LPG replacement plan stalls as fuel crisis deepens


Kathmandu: As ongoing US–Israel–Iran tensions disrupt global energy supplies, consumers across Asia, including Nepal, are facing acute shortages of petroleum products and liquefied petroleum gas (LPG).

Despite years of policy promises, Nepal’s government has failed to implement its plan to replace liquefied petroleum gas (LPG) with electricity, leaving households with few alternatives and increasing hardship.

The “LPG displacement” agenda has long featured prominently in national plans, annual budgets, and energy strategies, including the 14th periodic plan and the National Energy Efficiency Strategy. These policies envisioned a gradual shift from gas to electric cooking. However, a lack of political will and follow-through has kept these commitments largely on paper, forcing consumers to endure recurring shortages and long queues for gas cylinders year after year.

The global crisis has only intensified the pressure. LPG prices have surged sharply, with Asian benchmark rates reaching around US$ 611 per metric ton in early March 2026. Factoring in transportation, bottling, taxes, and distribution, the effective cost per cylinder in the international market has climbed to over Rs 4,400.

Prices have also risen in neighbouring countries: in India, subsidized cylinders recently increased, while Pakistan and Sri Lanka have reported similar hikes.

In Nepal, however, retail prices have remained unchanged since 2022, despite rising import costs. As a result, the Nepal Oil Corporation is incurring a loss of about Rs 217 per cylinder, translating into an annual deficit of roughly Rs 14 billion, even as daily consumption stands at around 105,000 cylinders.

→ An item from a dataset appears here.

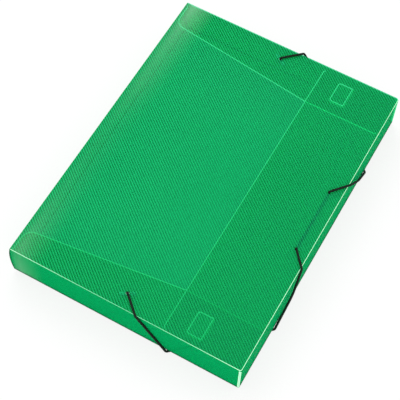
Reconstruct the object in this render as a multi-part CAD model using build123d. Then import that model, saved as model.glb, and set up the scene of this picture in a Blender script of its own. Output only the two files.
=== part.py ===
from build123d import *
import math
import os

os.makedirs("parts", exist_ok=True)

# A document box folded from one creased plastic sheet, with an elastic cord that holds its cover shut.
# Z is up, X runs from the spine to the fore edge and Y from the tail to the head, in millimetres.
# The model is drawn with x = 0 at the spine's outer face, and every piece is moved by CENTRE_X when
# it is written, so that the origin lies under the middle of the whole box.

# folded sheet
BOX_WIDTH = 233.0
BOX_LENGTH = 320.0
BOX_DEPTH = 40.0
SHEET = 0.8
CREASE_GAP = 0.05
PANEL_CLEARANCE = 0.3
SPINE_BULGE = 2.2
COVER_CORNER = 2.0

# flaps that close the tray under the cover
FLAP_DEPTH = 45.0
FLAP_DEPTH_AT_SPINE = 26.0
FLAP_SPINE_END = 1.0
FLAP_FORE_INSET = 3.0
FLAP_SPINE_CORNER = 10.0
FLAP_CORNER = 3.0
FORE_FLAP_DEPTH = 78.0
FORE_FLAP_INSET = 3.0
FLAP_GAP = 0.5

# locking tongues in the fore edge flap and the windows they are pressed into
TONGUE_DEPTH = 13.0
TONGUE_LENGTH = 21.0
TONGUE_FORE_INSET = 44.5
TONGUE_END_INSET = 18.0
TONGUE_CORNER = 1.5
TONGUE_CUT = 0.4
WINDOW_MARGIN = 1.0

# elastic cord, its holes in the cover and the metal barbs on its ends
CORD = 2.2
CORD_LAY = 0.1
CORD_HOLE = 3.2
END_HOLE_INSET = 15.0
END_HOLE_FROM_FORE = 120.2
FORE_HOLE_INSET = 12.4
FORE_HOLE_SPACING = 67.0
LEG_TOP_FROM_FORE = 102.8
LEG_BOTTOM_FROM_FORE = 72.5
FORE_LEG_BOTTOM_INSET = 65.5
FORE_LEG_LEAN = 45.0
EDGE_BEND = 3.0
HOLE_BEND = 1.5
LEG_OVERLAP = 4.0
UNDER_COVER_SPACE = 2.5
BARB_LENGTH = 15.0
BARB_WIDTH = 3.4
BARB_THICKNESS = 1.4
BARB_TURN = 30.0
BARB_BORE = 2.3

# heights and places, worked out from the above
BACK_BOTTOM = CORD + CORD_LAY
BACK_TOP = BACK_BOTTOM + SHEET
COVER_TOP = BACK_BOTTOM + BOX_DEPTH
COVER_BOTTOM = COVER_TOP - SHEET
FORE_FLAP_BOTTOM = COVER_BOTTOM - UNDER_COVER_SPACE - SHEET
END_FLAP_BOTTOM = FORE_FLAP_BOTTOM - FLAP_GAP - SHEET
HALF_LENGTH = BOX_LENGTH / 2
CENTRE_X = (BOX_WIDTH + CORD_LAY + CORD - SPINE_BULGE) / 2
FLAP_FORE_END = BOX_WIDTH - FLAP_FORE_INSET
FORE_FLAP_EDGE = BOX_WIDTH - FORE_FLAP_DEPTH
FORE_FLAP_HALF = HALF_LENGTH - FORE_FLAP_INSET
TONGUE_HINGE_X = BOX_WIDTH - TONGUE_FORE_INSET
TONGUE_Y = FORE_FLAP_HALF - TONGUE_END_INSET
END_HOLE_X = BOX_WIDTH - END_HOLE_FROM_FORE
END_HOLE_Y = HALF_LENGTH - END_HOLE_INSET
FORE_HOLE_X = BOX_WIDTH - FORE_HOLE_INSET
FORE_HOLE_Y = FORE_HOLE_SPACING / 2
FORE_LEG_BOTTOM_Y = HALF_LENGTH - FORE_LEG_BOTTOM_INSET
FORE_LEG_TOP_Y = FORE_LEG_BOTTOM_Y - FORE_LEG_LEAN

# the spine's inner face is an arc between its two creases
SPINE_MIDDLE = (BACK_TOP + COVER_BOTTOM) / 2
SPINE_HALF = (COVER_BOTTOM - BACK_TOP) / 2
SPINE_RADIUS = (SPINE_HALF**2 + SPINE_BULGE**2) / (2 * SPINE_BULGE)


def spine_inside(height):
    drop = SPINE_RADIUS - math.sqrt(SPINE_RADIUS**2 - (height - SPINE_MIDDLE) ** 2)
    return SHEET - SPINE_BULGE + drop


def save(name, shape):
    export_step(Pos(-CENTRE_X, 0, 0) * shape, f"parts/{name}.step")


def block(low, high):
    size = [b - a for a, b in zip(low, high)]
    return Pos(*low) * Box(*size, align=(Align.MIN, Align.MIN, Align.MIN))


def slab(outline, bottom, thickness=SHEET):
    return extrude(Pos(0, 0, bottom) * outline, thickness)


def corner_near(sketch, x, y):
    return sketch.vertices().sort_by_distance((x, y, 0))[0]


def upright(edges, thickness):
    face = Plane.XZ * make_face(edges)
    return extrude(Pos(0, HALF_LENGTH, 0) * face, thickness)


def rectangle(x0, x1, y0, y1):
    return Pos((x0 + x1) / 2, (y0 + y1) / 2) * Rectangle(x1 - x0, y1 - y0)


# panels of the sheet
def back_panel():
    edge = SHEET + CREASE_GAP
    y = HALF_LENGTH - edge
    return block((edge, -y, BACK_BOTTOM), (BOX_WIDTH - edge, y, BACK_TOP))


def spine_panel():
    low = BACK_TOP + CREASE_GAP
    high = COVER_BOTTOM - CREASE_GAP
    inner = [(spine_inside(z), z) for z in (low, SPINE_MIDDLE, high)]
    outer = [(x - SHEET, z) for x, z in reversed(inner)]
    sides = [ThreePointArc(*inner), ThreePointArc(*outer)]
    ends = [Line(inner[2], outer[0]), Line(outer[2], inner[0])]
    return upright(sides + ends, BOX_LENGTH)


def front_cover():
    outline = rectangle(SHEET + CREASE_GAP, BOX_WIDTH, -HALF_LENGTH, HALF_LENGTH)
    corners = outline.vertices().group_by(Axis.X)[-1]
    outline = fillet(corners, COVER_CORNER)
    for side in (1, -1):
        outline -= Pos(END_HOLE_X, side * END_HOLE_Y) * Circle(CORD_HOLE / 2)
        outline -= Pos(FORE_HOLE_X, side * FORE_HOLE_Y) * Circle(CORD_HOLE / 2)
    return slab(outline, COVER_BOTTOM)


def end_wall():
    low = BACK_TOP + CREASE_GAP
    high = END_FLAP_BOTTOM - CREASE_GAP
    middle = (low + high) / 2
    end = BOX_WIDTH - SHEET - PANEL_CLEARANCE
    curve = [(spine_inside(z) + PANEL_CLEARANCE, z) for z in (low, middle, high)]
    edges = [ThreePointArc(*curve), Line(curve[2], (end, high))]
    edges += [Line((end, high), (end, low)), Line((end, low), curve[0])]
    return upright(edges, SHEET)


def end_flap():
    crease = HALF_LENGTH - SHEET - CREASE_GAP
    inner = HALF_LENGTH - FLAP_DEPTH
    inner_at_spine = HALF_LENGTH - FLAP_DEPTH_AT_SPINE
    outline = make_face(
        Polyline(
            (FLAP_SPINE_END, crease),
            (FLAP_FORE_END, crease),
            (FLAP_FORE_END, inner),
            (FORE_FLAP_EDGE, inner),
            (FLAP_SPINE_END, inner_at_spine),
            close=True,
        )
    )
    outline = fillet(corner_near(outline, FLAP_FORE_END, inner), FLAP_CORNER)
    outline = fillet(corner_near(outline, FLAP_SPINE_END, inner_at_spine), FLAP_SPINE_CORNER)
    window = rectangle(
        TONGUE_HINGE_X - TONGUE_DEPTH - WINDOW_MARGIN,
        TONGUE_HINGE_X + WINDOW_MARGIN,
        TONGUE_Y - TONGUE_LENGTH / 2 - WINDOW_MARGIN,
        TONGUE_Y + TONGUE_LENGTH / 2 + WINDOW_MARGIN,
    )
    outline -= fillet(window.vertices(), TONGUE_CORNER)
    return slab(outline, END_FLAP_BOTTOM)


def fore_edge_wall():
    y = HALF_LENGTH - CREASE_GAP
    low = (BOX_WIDTH - SHEET, -y, BACK_TOP + CREASE_GAP)
    high = (BOX_WIDTH, y, FORE_FLAP_BOTTOM - CREASE_GAP)
    return block(low, high)


def tongue_outline(margin):
    x0 = TONGUE_HINGE_X - TONGUE_DEPTH - margin
    x1 = TONGUE_HINGE_X - (0 if margin else CREASE_GAP)
    half = TONGUE_LENGTH / 2 + margin
    outline = rectangle(x0, x1, TONGUE_Y - half, TONGUE_Y + half)
    return fillet(outline.vertices().group_by(Axis.X)[0], TONGUE_CORNER + margin)


def fore_edge_flap():
    fore_edge = BOX_WIDTH - SHEET - CREASE_GAP
    outline = rectangle(FORE_FLAP_EDGE, fore_edge, -FORE_FLAP_HALF, FORE_FLAP_HALF)
    outline = fillet(outline.vertices().group_by(Axis.X)[0], FLAP_CORNER)
    cut = tongue_outline(TONGUE_CUT)
    return slab(outline - cut - mirror(cut, Plane.XZ), FORE_FLAP_BOTTOM)


def locking_tongue():
    return slab(tongue_outline(0), FORE_FLAP_BOTTOM)


# elastic cord
TOP = COVER_TOP + CORD_LAY + CORD / 2
UNDER = COVER_BOTTOM - CORD_LAY - CORD / 2
FLOOR = CORD / 2
OUT = CORD_LAY + CORD / 2
BARB_TOP = COVER_BOTTOM - CORD_LAY
BARB_BOTTOM = BARB_TOP - BARB_THICKNESS

end_below = Vector(END_HOLE_X, END_HOLE_Y, BARB_BOTTOM)
end_above = Vector(END_HOLE_X, END_HOLE_Y, TOP)
wall_top = Vector(BOX_WIDTH - LEG_TOP_FROM_FORE, HALF_LENGTH + OUT, TOP)
wall_bottom = Vector(BOX_WIDTH - LEG_BOTTOM_FROM_FORE, HALF_LENGTH + OUT, FLOOR)
fore_bottom = Vector(BOX_WIDTH + OUT, FORE_LEG_BOTTOM_Y, FLOOR)
fore_top = Vector(BOX_WIDTH + OUT, FORE_LEG_TOP_Y, TOP)
fore_above = Vector(FORE_HOLE_X, FORE_HOLE_Y, TOP)
fore_below = Vector(FORE_HOLE_X, FORE_HOLE_Y, UNDER)


def other_side(point):
    return Vector(point.X, -point.Y, point.Z)


def along(start, end, distance=LEG_OVERLAP):
    return start + (end - start).normalized() * distance


def cord(name, points, bends):
    path = FilletPolyline(*points, radius=bends) if bends else Line(*points)
    section = Plane(origin=path @ 0, z_dir=path % 0) * Circle(CORD / 2)
    tube = sweep(section, path=path)
    ratio = tube.volume / (math.pi * CORD**2 / 4 * path.length)
    print(f"{name}: bends {bends} mm, length {path.length:.1f} mm, volume ratio {ratio:.4f}")
    return tube


def barb():
    plan = SlotOverall(BARB_LENGTH, BARB_WIDTH) - Circle(BARB_BORE / 2)
    return Pos(END_HOLE_X, END_HOLE_Y, BARB_BOTTOM) * Rot(0, 0, -BARB_TURN) * extrude(plan, BARB_THICKNESS)


def save_cord():
    end_leave = along(wall_top, end_above)
    leg_leave = along(wall_bottom, fore_bottom)
    fore_meet = along(fore_bottom, wall_bottom)
    fore_leave = along(fore_top, fore_above)
    routes = {
        "end": ([end_below, end_above, end_leave], [HOLE_BEND]),
        "leg": ([end_leave, wall_top, wall_bottom, leg_leave], [EDGE_BEND] * 2),
        "corner": ([leg_leave, fore_meet], []),
        "fore_leg": ([fore_meet, fore_bottom, fore_top, fore_leave], [EDGE_BEND] * 2),
    }
    for place, (points, bends) in routes.items():
        tube = cord(f"elastic_head_{place}", points, bends)
        save(f"elastic_head_{place}", tube)
        save(f"elastic_tail_{place}", mirror(tube, Plane.XZ))
    half = [fore_leave, fore_above, fore_below]
    points = half + [other_side(point) for point in reversed(half)]
    save("elastic_middle", cord("elastic_middle", points, [HOLE_BEND] * 4))


save("back_panel", back_panel())
save("spine_panel", spine_panel())
save("front_cover", front_cover())
save("fore_edge_wall", fore_edge_wall())
save("fore_edge_flap", fore_edge_flap())
pairs = {"wall": end_wall(), "flap": end_flap(), "locking_tongue": locking_tongue(), "barb": barb()}
for place, shape in pairs.items():
    save(f"head_{place}", shape)
    save(f"tail_{place}", mirror(shape, Plane.XZ))
save_cord()
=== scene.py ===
import math

import bmesh
import bpy
from mathutils import Matrix, Vector


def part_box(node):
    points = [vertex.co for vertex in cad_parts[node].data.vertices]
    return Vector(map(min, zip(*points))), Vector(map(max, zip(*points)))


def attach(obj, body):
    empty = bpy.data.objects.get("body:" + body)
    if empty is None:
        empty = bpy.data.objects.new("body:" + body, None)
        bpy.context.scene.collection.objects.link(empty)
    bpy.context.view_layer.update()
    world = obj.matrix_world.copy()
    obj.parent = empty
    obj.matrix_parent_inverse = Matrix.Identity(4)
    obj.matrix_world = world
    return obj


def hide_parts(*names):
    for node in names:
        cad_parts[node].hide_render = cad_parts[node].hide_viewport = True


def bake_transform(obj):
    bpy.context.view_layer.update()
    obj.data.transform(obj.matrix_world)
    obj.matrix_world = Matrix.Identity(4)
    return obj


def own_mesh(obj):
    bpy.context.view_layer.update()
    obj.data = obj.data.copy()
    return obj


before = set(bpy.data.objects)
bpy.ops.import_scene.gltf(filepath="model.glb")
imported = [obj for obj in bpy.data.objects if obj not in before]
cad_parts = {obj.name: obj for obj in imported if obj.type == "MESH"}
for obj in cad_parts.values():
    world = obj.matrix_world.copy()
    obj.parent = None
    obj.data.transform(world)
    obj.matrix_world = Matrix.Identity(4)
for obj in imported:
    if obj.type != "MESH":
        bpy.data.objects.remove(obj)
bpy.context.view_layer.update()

mm = 0.001

# the folded sheet and its cord in millimetres, as the frame has them
box = {"width": 233.0, "sheet": 0.8, "cord": 2.2, "lay": 0.1, "barb": 1.4}
backTop = (box["cord"] + box["lay"] + box["sheet"]) * mm
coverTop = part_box("front_cover")[1].z
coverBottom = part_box("front_cover")[0].z
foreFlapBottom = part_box("fore_edge_flap")[0].z
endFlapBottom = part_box("tail_flap")[0].z
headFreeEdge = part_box("head_flap")[0].y
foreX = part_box("fore_edge_wall")[1].x
spineX = foreX - box["width"] * mm
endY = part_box("head_wall")[1].y
sheet = box["sheet"] * mm


class Wire:  # a shader socket that can be used in Python sums
    def __init__(self, shader, socket):
        self.shader = shader
        self.socket = socket

    def __add__(self, other):
        return self.shader.math("ADD", self, other)

    def __radd__(self, other):
        return self.shader.math("ADD", other, self)

    def __sub__(self, other):
        return self.shader.math("SUBTRACT", self, other)

    def __rsub__(self, other):
        return self.shader.math("SUBTRACT", other, self)

    def __mul__(self, other):
        return self.shader.math("MULTIPLY", self, other)

    def __rmul__(self, other):
        return self.shader.math("MULTIPLY", other, self)

    def __truediv__(self, other):
        return self.shader.math("DIVIDE", self, other)

    def __rtruediv__(self, other):
        return self.shader.math("DIVIDE", other, self)

    def sin(self):
        return self.shader.math("SINE", self)

    def power(self, other):
        return self.shader.math("POWER", self, other)

    def clamp(self):
        return self.shader.node("ShaderNodeClamp", {}, {0: self})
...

Amid the crisis, the Prime Minister’s Office has once again announced plans to promote alternatives such as electric stoves, biogas, and other clean energy solutions. A recent high-level meeting decided to prepare and implement a roadmap to encourage electric cooking in households, as well as in institutions like hotels, restaurants, hostels, and security barracks. Proposed measures include subsidies for electric stoves, upgrades to household wiring systems, and potential electricity tariff discounts.

However, similar announcements in the past have failed to materialize. Government budgets have repeatedly introduced ambitious slogans, such as promoting electric cooking and reducing reliance on LPG, but implementation has lagged far behind. Even recent plans to distribute electric stoves and pilot “complete wiring” projects in select cities have seen limited progress, with only tens of thousands of units distributed so far.

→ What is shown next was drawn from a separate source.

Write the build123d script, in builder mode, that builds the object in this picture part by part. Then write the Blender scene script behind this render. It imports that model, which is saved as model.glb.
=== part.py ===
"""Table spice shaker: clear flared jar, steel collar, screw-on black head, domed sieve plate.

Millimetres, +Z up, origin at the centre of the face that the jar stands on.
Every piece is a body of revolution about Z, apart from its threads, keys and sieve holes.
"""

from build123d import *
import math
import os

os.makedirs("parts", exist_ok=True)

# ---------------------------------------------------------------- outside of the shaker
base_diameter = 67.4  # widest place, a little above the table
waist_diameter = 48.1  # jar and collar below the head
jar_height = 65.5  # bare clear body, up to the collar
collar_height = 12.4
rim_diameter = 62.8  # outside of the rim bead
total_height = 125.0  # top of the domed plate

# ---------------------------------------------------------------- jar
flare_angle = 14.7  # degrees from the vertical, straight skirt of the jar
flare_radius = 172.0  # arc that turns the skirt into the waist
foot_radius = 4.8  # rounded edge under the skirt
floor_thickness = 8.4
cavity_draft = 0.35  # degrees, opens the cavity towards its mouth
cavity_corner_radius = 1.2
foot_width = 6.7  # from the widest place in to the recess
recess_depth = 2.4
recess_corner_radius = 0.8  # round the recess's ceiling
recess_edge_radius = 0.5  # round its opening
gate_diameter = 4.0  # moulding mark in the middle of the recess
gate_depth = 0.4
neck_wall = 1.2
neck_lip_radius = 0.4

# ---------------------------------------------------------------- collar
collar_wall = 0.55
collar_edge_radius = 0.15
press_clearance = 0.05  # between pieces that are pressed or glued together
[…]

Earlier initiatives, including a campaign to eliminate LPG use in government offices and urban households within months, never moved beyond policy documents. Subsidy reforms, such as shifting support from LPG to electricity, have also not been effectively executed. Experts say the gap between policy and reality remains wide, with inadequate infrastructure and poor planning undermining the transition.

Data highlights the scale of the challenge. According to the 2021 national census, over half of Nepali households still rely on firewood for cooking, while 44 percent use LPG. Only about 1 percent use electricity for cooking, reflecting both access and reliability issues. Studies suggest that if even 70 percent of urban households switched to electric cooking, Nepal would need around 4,900 megawatts of electricity, nearly three times current supply levels, along with tens of billions of rupees in distribution system upgrades.

The barriers are both structural and economic. Many homes lack high-capacity metres and proper wiring to support electric stoves. Power supply can be unreliable during peak cooking hours, and the upfront cost of appliances and compatible cookware remains high. At the policy level, inconsistent subsidies, weak implementation, and insufficient budget allocation have further slowed progress.

In the end, while successive governments have promoted clean cooking transitions as a priority, the absence of coordinated planning, infrastructure investment, and sustained execution has left Nepal dependent on imported gas—making consumers vulnerable each time global energy shocks hit.